There are some books that revel in plot, action and events.
Other books – perhaps quieter books – are content to develop narrative: characters and settings, relationships and language.
This book by Ali Shaw is very clearly and very effectively one of the latter: little really happens, but so much is created.
Lets take the setting initially. The book is set on the fictional island of St. Hauda’s Land, somehow far Scottish or Norweigan in flavour. It is the perfect setting for this novel of transformation as the sea and the land are constantly changing and metamorphosing: the very fabric of the island is being eaten away by the sea. Within the island are towns, forests and bogs all of which contribute their distinctive character to the novel.
Next, the characters: the delightful Ida Macleod and the less appealing Midas Crook. Midas… named for the King whose touch transformed everything to gold; and Ida who is transforming from the feet up into glass. Yes, glass.
Don’t expect Shaw to give you any explanation. Explanations are not offered by Shaw. No more for this transformation than for the creature whose glance can turn everything it sees white or the moth-winged cattle that also inhabit this island. Ida is turning into glass. Those characters who seek explanations and cures are the least likeable and the closest Shaw gets to villainy.
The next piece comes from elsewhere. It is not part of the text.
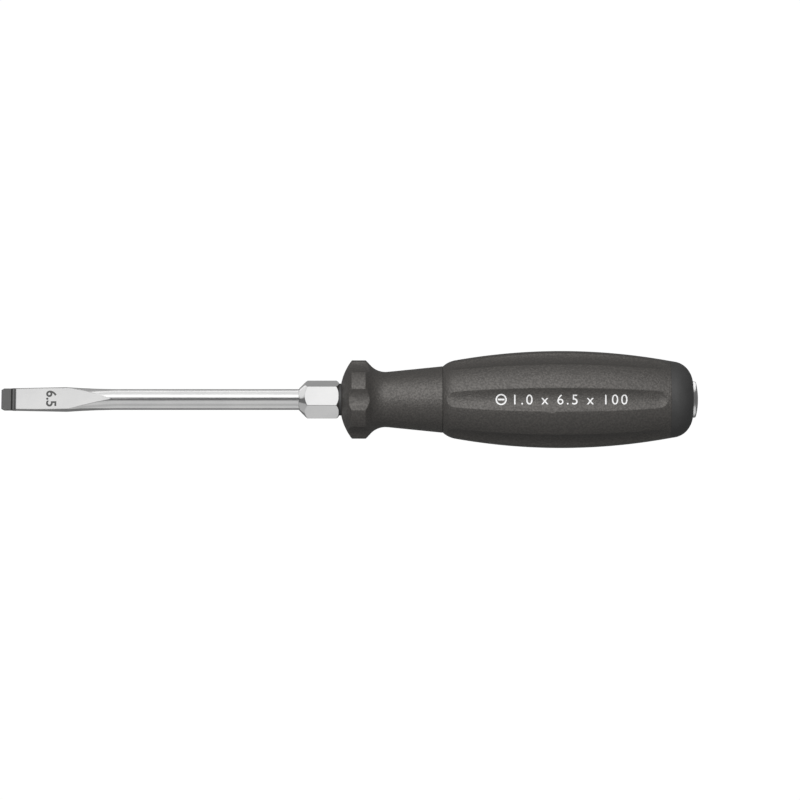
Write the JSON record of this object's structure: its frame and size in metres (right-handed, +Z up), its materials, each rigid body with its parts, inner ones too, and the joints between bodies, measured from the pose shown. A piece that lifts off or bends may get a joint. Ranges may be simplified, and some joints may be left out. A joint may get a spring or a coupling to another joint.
{
  "type": "slotted screwdriver",
  "caption": "Slotted bench screwdriver with a through hexagonal blade, a wrench bolster, a fluted soft grip with an anti-roll guard and a steel striking cap.",
  "frame": {"origin": "centre of the tip's end face, on the tool's long axis", "axes": "+X runs along the tool from the tip to the striking cap, +Z is up when the handle lies on two of its ridges with a flute facing up, +Y completes the right-handed frame"},
  "size_m": [0.2067, 0.0288, 0.028],
  "materials": {
    "blade_chrome": "satin chrome plate with a dark ground tip",
    "bolster_chrome": "satin chrome plate",
    "core_plastic": "moulded hard plastic, satin",
    "collar_elastomer": "spark-eroded matte grain",
    "grip_elastomer": "spark-eroded matte grain",
    "end_cap_plastic": "smooth satin",
    "striking_steel": "satin, turned",
    "white_print": "pad-printed ink"
  },
  "bodies": {
    "root": {"blade": "blade_chrome", "hex_bolster": "bolster_chrome", "handle_core": "core_plastic", "guard_collar": "collar_elastomer", "grip_sleeve": "grip_elastomer", "end_cap": "end_cap_plastic", "striking_cap": "striking_steel"}
  },
  "joints": []
}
And that tranformation is physically traumatic, genuinely terrifying but visually stunning.
“Her toes were pure glass. Smooth, clear, shining glass. Glinting crescents of light edged each toenail and each crease betweent he joints of each digit. Seen through her toes, the silver spots on the bedsheet diffused into metallic vapours. The ball of her foot was glass too, but murkier, losing its transparency in a gradient until, near her ankle, it reached skin: matt and flesh-toned like any other. And yet… Those few inches of transition astonished him even more than her solid glass toes. Bones materialised faintly inside the ball of her foot, then became lily-white and precise nearer her unaltered ankle, shrouded along the way by translucent red ligaments in denser layers. In the curve of her instep, wisps of blood hung trapped like twirls of paint in marbles. And there were places where the transformation was incomplete. Here was a pinprick mole, there, a fine blonde hair.”
It is no surprise that the writing is so visual: the majority of the book is narrated from the point of view of Midas who is cripplingly shy and / or capable of being located somewhere on the autistic spectrum disorder. He is a photographer. The simple image of his camera (disappointingly digital) as the barrier and (literally) lense through which he sees the world but also distances himself from the world is a beautiful one – speaking as someone who has experience of ASD. Again, as a photographer, he is allied with the static and the captured moment in a story about fluidity and transformation; Ida is transforming into a solid just as his photographs capture movement and still it. Don’t expect value judgements in the book – Smith does not lecture you to embrace change or counsel you to celebrate the static – but the play between the still and the mobile, between static and transformation is beautiful and magical.
The ending of the novel approached with a terrible sense of inevitability and was beautiful, heart wrenching and even managed to wring a tear from this cynical teacher.
A fantastic, fantastical fairy tale of a book!